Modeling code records
-- Start --

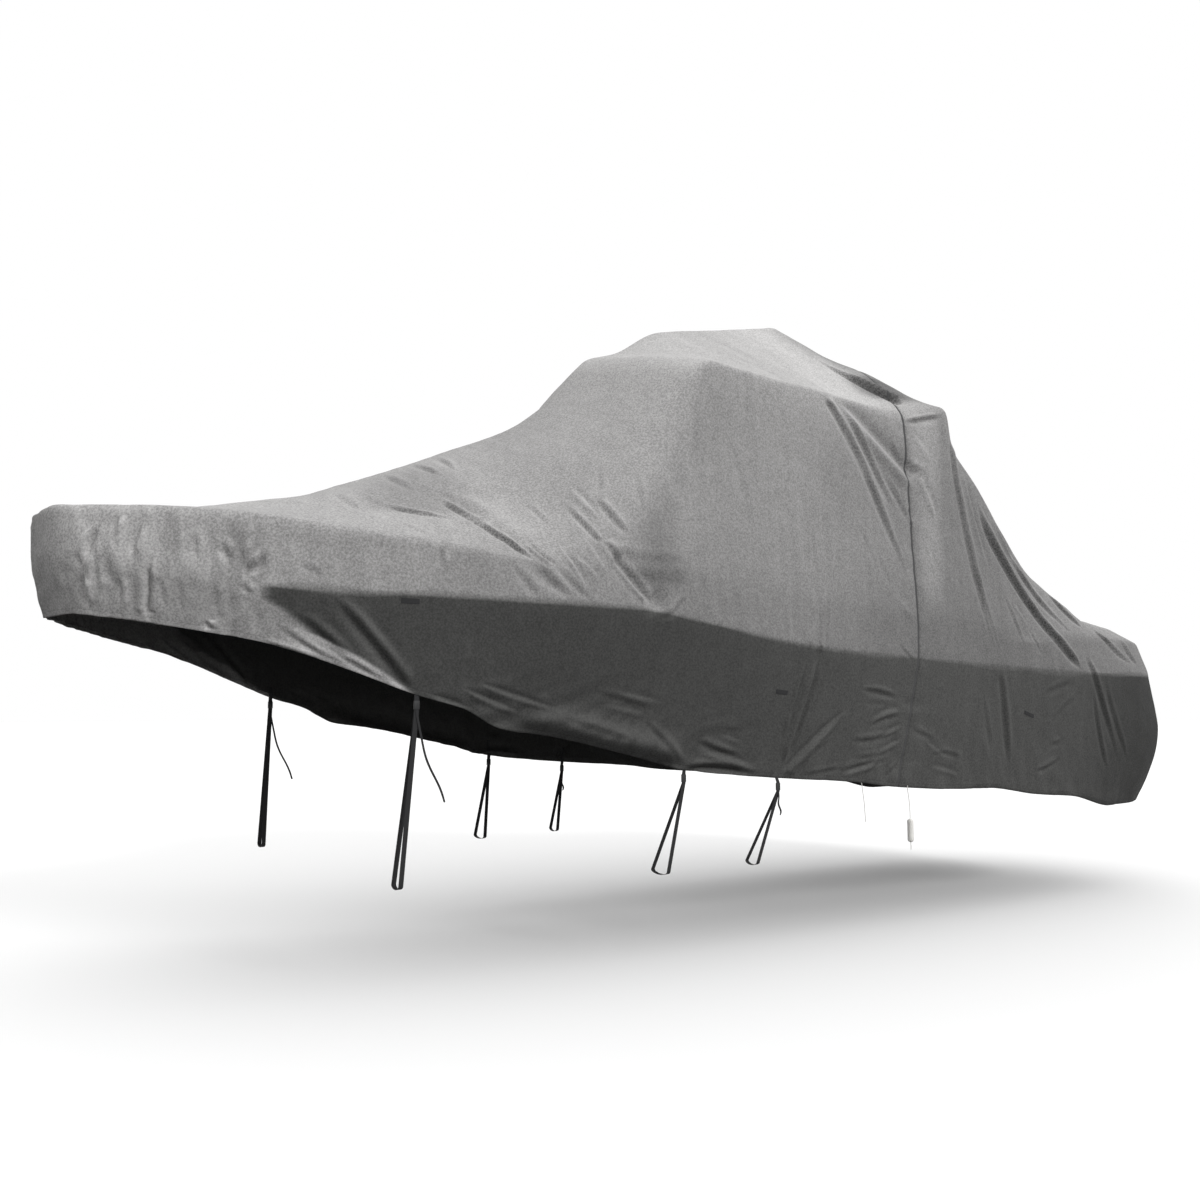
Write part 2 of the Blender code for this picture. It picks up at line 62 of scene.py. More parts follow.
# ---- Floor and light ----
# A plain pale floor at the ground under the cover, one large soft light high over the port bow,
# and a pale surround that is brighter above than below.
class Wire:
    """A number on its way through a finish; arithmetic on it adds Math nodes."""

    def __init__(self, nodes, socket):
        self.nodes, self.socket = nodes, socket

    def math(self, operation, first, second):
        return self.nodes.add("Math", {0: first, 1: second}, operation=operation)

    def __add__(self, other):
        return self.math("ADD", self, other)

    def __sub__(self, other):
        return self.math("SUBTRACT", self, other)

    def __rsub__(self, other):
        return self.math("SUBTRACT", other, self)

    def __mul__(self, other):
        return self.math("MULTIPLY", self, other)

    __radd__ = __add__
    __rmul__ = __mul__


class Nodes:
    """The nodes of a material or of the surround."""

    def __init__(self, owner):
        owner.use_nodes = True
        self.owner, self.tree = owner, owner.node_tree

    def add(self, kind, sockets=None, out=0, **settings):
        """A node of that kind; its settings come first, then its sockets' values or links."""
        node = self.tree.nodes.new("ShaderNode" + kind)
        for key, value in settings.items():
            setattr(node, key, value)
        for key, value in (sockets or {}).items():
            self.set(node.inputs[key], value)
        return Wire(self, node.outputs[out])

    def set(self, socket, value):
        if isinstance(value, Wire):
            self.tree.links.new(value.socket, socket)
        elif socket.type == "RGBA":
            socket.default_value = (*value, 1.0)
        else:
            socket.default_value = value


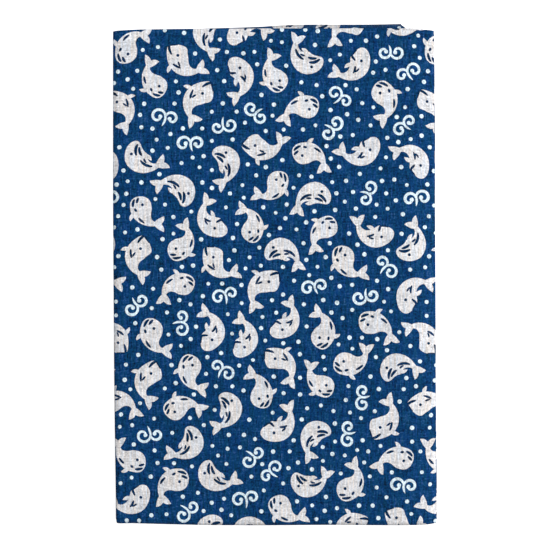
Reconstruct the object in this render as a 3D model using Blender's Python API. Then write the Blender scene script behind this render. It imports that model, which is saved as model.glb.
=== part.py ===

-- End --

Exercise objective =
Beginning at the line that holds "Reconstruct the object", reproduce each line of the records above down to and including the last one.

Response =
Reconstruct the object in this render as a 3D model using Blender's Python API. Then write the Blender scene script behind this render. It imports that model, which is saved as model.glb.
=== part.py ===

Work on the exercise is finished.